Yusuff, Adeyinka Sikiru, Popoola, Lekan Taofeek, Babatunde, Esther Olubunmi
Applied water science 2019 v.9 no.4 pp. 106
Fourier transform infrared spectroscopy, adsorbents, adsorption, aqueous solutions, cadmium, coordination polymers, copper, data analysis, energy-dispersive X-ray analysis, models, pH, scanning electron microscopy, sorption isotherms, temperature
In the present study, the adsorption behavior of copper-based metal organic framework (Cu-MOF) in the removal of cadmium ion (Cd²⁺) from aqueous solution was investigated. The Cu-MOF prepared by solvothermal method was characterized by BET, FTIR, SEM and EDX techniques. Effect of adsorption parameters such as initial Cd²⁺ concentration (20–100 mg/L), contact time (20–60 min) and adsorbent dosage (0.1–0.5 g) on the removal efficiency and equilibrium adsorption capacity was investigated at fixed pH and temperature. The results obtained from the batch mode adsorption studies revealed that at initial Cd²⁺ concentration of 20 mg/L, contact time of 60 min and adsorbent dosage of 0.5 g, the removal efficiency and equilibrium adsorption capacity of Cd²⁺ from the process were 98.62% and 1.9724 mg/g, respectively.
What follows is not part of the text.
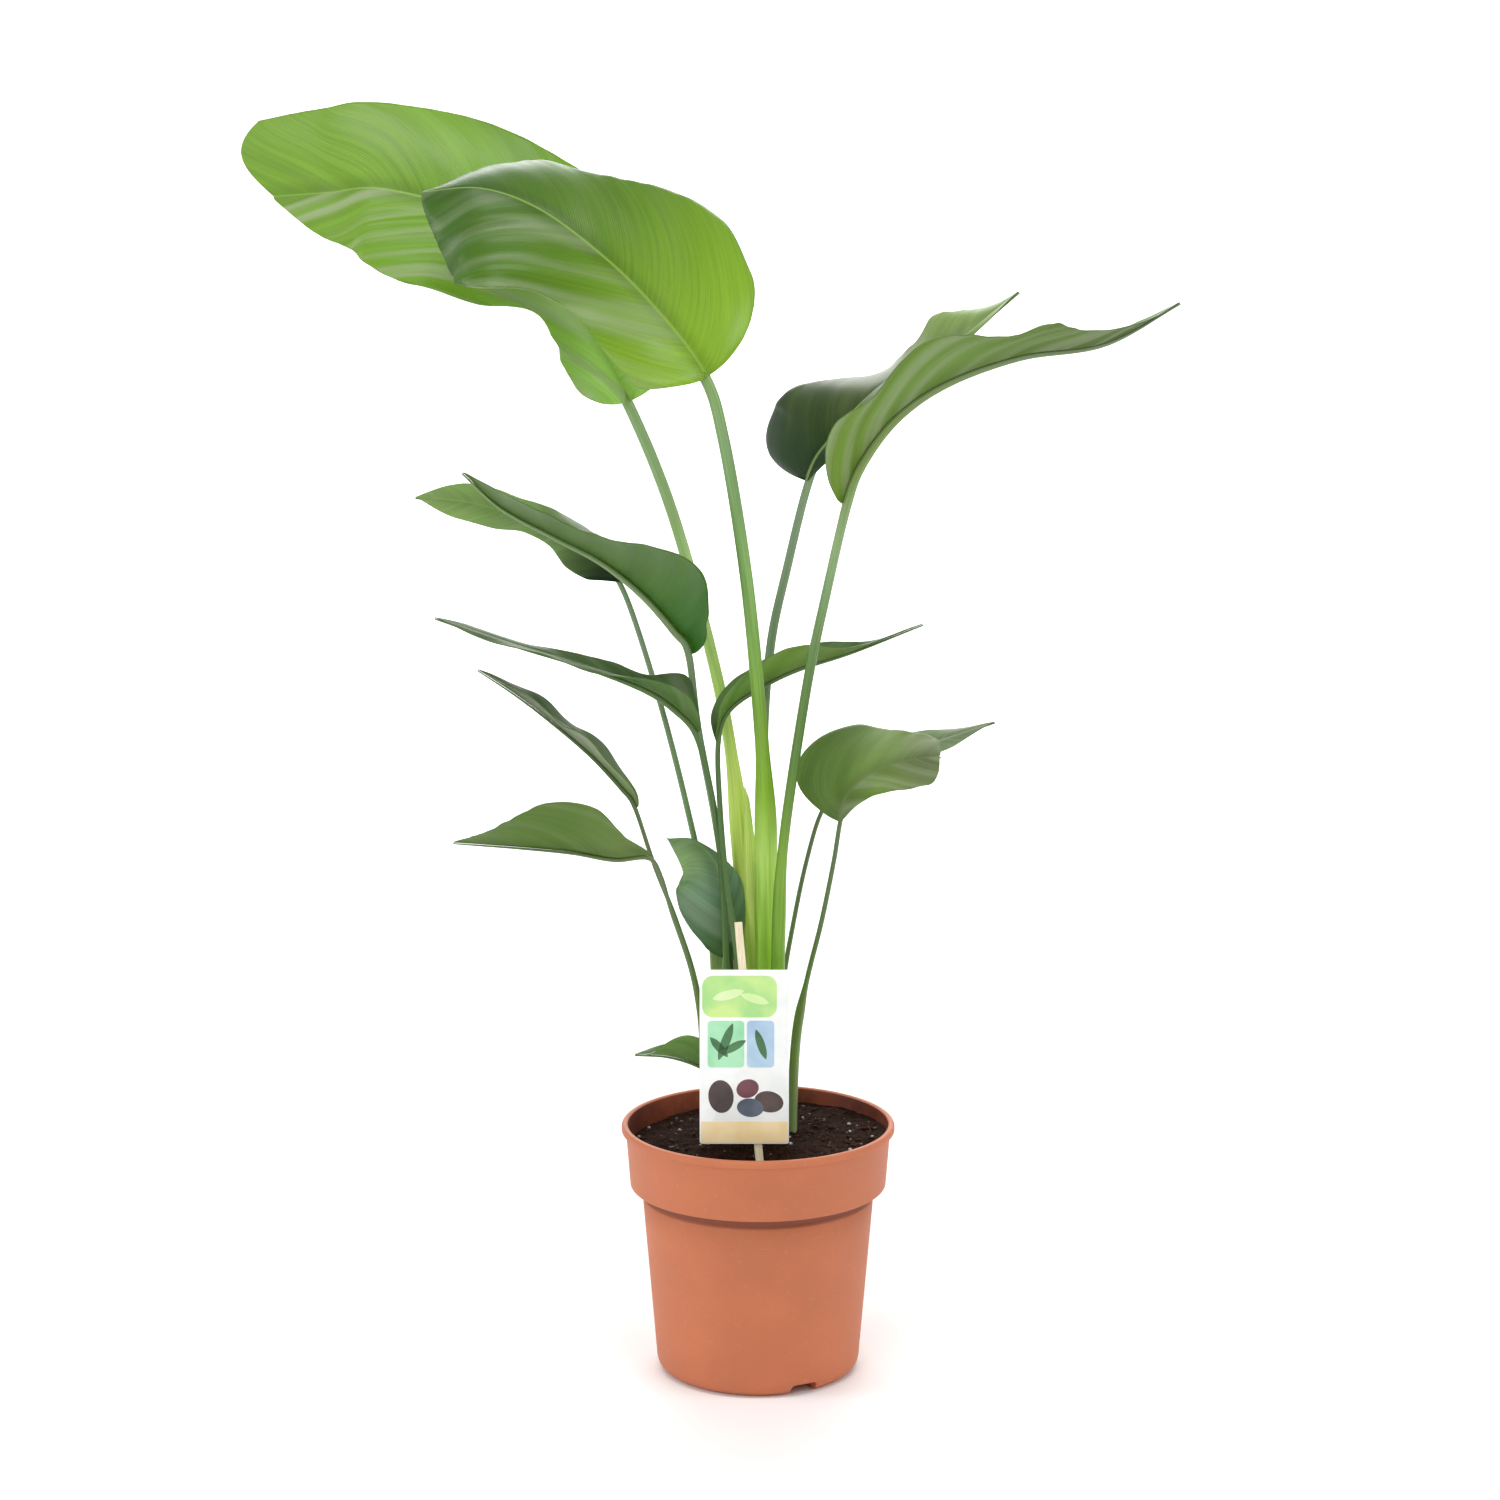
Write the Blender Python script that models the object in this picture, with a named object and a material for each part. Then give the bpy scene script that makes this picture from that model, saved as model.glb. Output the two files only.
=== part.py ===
"""A potted giant white bird of paradise: fourteen leaves on long stalks, in a plastic nursery pot.

Metres, +Z up. The origin is the middle of the pot's underside. The pot's front, where its label
stands, faces -Y.
"""
import math
from bisect import bisect_right
from typing import NamedTuple

import bmesh
import bpy
from mathutils import Matrix, Vector

# Gaps and thicknesses
GAP = 0.0003                  # between pieces that rest on each other
LEAF_THICKNESS = 0.0008
BASE_ROUNDING = 0.12          # shares of the midrib over which a blade's ends round off
TIP_ROUNDING = 0.12

# Nursery pot
POT_HEIGHT = 0.195
RIM_RADIUS = 0.105
LIP_HEIGHT = 0.006            # rolled lip round the mouth
LIP_OVERHANG = 0.003
BAND_BOTTOM = 0.146           # lower edge of the wide band under the lip
BAND_BOTTOM_RADIUS = 0.0985
BODY_TOP_RADIUS = 0.0895
BODY_BOTTOM_RADIUS = 0.0785
CORNER_RADIUS = 0.011
WALL = 0.0022
FLOOR = 0.003
POT_SIDES = 48
DRAIN_RADIUS = 0.006
DRAIN_CIRCLE = 0.042
DRAIN_COUNT = 5
NOTCH_WIDTH = 0.022
NOTCH_HEIGHT = 0.009
NOTCH_TURN = math.radians(27)     # of the front notch, from the front to the right

# Potting soil
SOIL_TOP = 0.181
SOIL_RINGS = 6
SOIL_ROUGHNESS = 0.0022

# Rootstock
STEM_FOOT = 0.150             # height at which the stalks stand on the rootstock
SOCKET_LENGTH = 0.050         # of the holes that the stalks stand in
ROOTSTOCK_CENTRE = Vector((-0.006, -0.002, 0.0))
ROOTSTOCK_RADIUS = 0.044
ROOTSTOCK_BOTTOM = 0.108
ROOT_COUNT = 6
ROOT_RADIUS = 0.0045
ROOT_DROP = 0.085

# Plant label
CARD_WIDTH = 0.067
CARD_HEIGHT = 0.132
CARD_THICKNESS = 0.0008
CARD_CORNER = 0.002
CARD_MIDDLE_X = -0.0105
CARD_BOTTOM = 0.196
STICK_WIDTH = 0.006
STICK_THICKNESS = 0.002
STICK_TOP = Vector((-0.015, -0.044, 0.363))
STICK_FOOT = Vector((0.010, -0.072, 0.082))

# Colours, linear
YOUNG_GREEN = (0.25, 0.48, 0.06)
PALE_GREEN = (0.20, 0.39, 0.08)
LEAF_GREEN = (0.11, 0.28, 0.05)
DEEP_GREEN = (0.04, 0.15, 0.03)
BLUE_GREEN = (0.05, 0.16, 0.07)
STALK_GREEN = (0.24, 0.44, 0.15)


class Leaf(NamedTuple):
    """One leaf. Its stalk runs on under the blade as the midrib.

    The left half is on the left of someone who looks along the midrib to the tip, on the upper face.
    Each half has its width at the base, at each quarter of the midrib and at the tip, and its lift in
    degrees above flat at the base, half way and at the tip.
    """
    name: str
    stalk: tuple          # points from the foot up to the blade's base
    rib: tuple            # points on along the midrib to the tip
    girth: tuple          # stalk radius at its foot, above its sheath, at the blade and the tip
    face: tuple           # directions that the upper face looks in, at the blade's base and tip
    left: tuple           # widths of the left half
    left_lift: tuple
    right: tuple          # widths of the right half
    right_lift: tuple
    arch: tuple = (-20, -20)      # degrees that each half bends across its width
    lobe: float = 0.006           # reach of the two lobes behind the blade's base
    nose: float = 0.0             # reach of the right half's round end past the tip
    sheath: float = 0.5           # share of the stalk at which its thick sheath has ended
    wave: tuple = (0.003, 2.0)    # height and count of the waves along the edges
    mesh: tuple = (12, 6)         # blade steps along and across
    sides: int = 6
    green: tuple = LEAF_GREEN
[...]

The experimental data were evaluated by Langmuir and Freundlich isotherm models. The data fitted well with the Langmuir isotherm, and monolayer adsorption capacity of the Cu-MOF was 219.05 mg/g. The kinetic data were analyzed by using pseudo-first-order, pseudo-second-order and intraparticle diffusion models. The kinetic studies showed that pseudo-second-order model exhibited high correlation coefficients for all the initial Cd²⁺ concentrations studied, thus indicating that the theoretical amount of Cd²⁺ adsorbed agreed to the experimental values of Cd²⁺ adsorbed.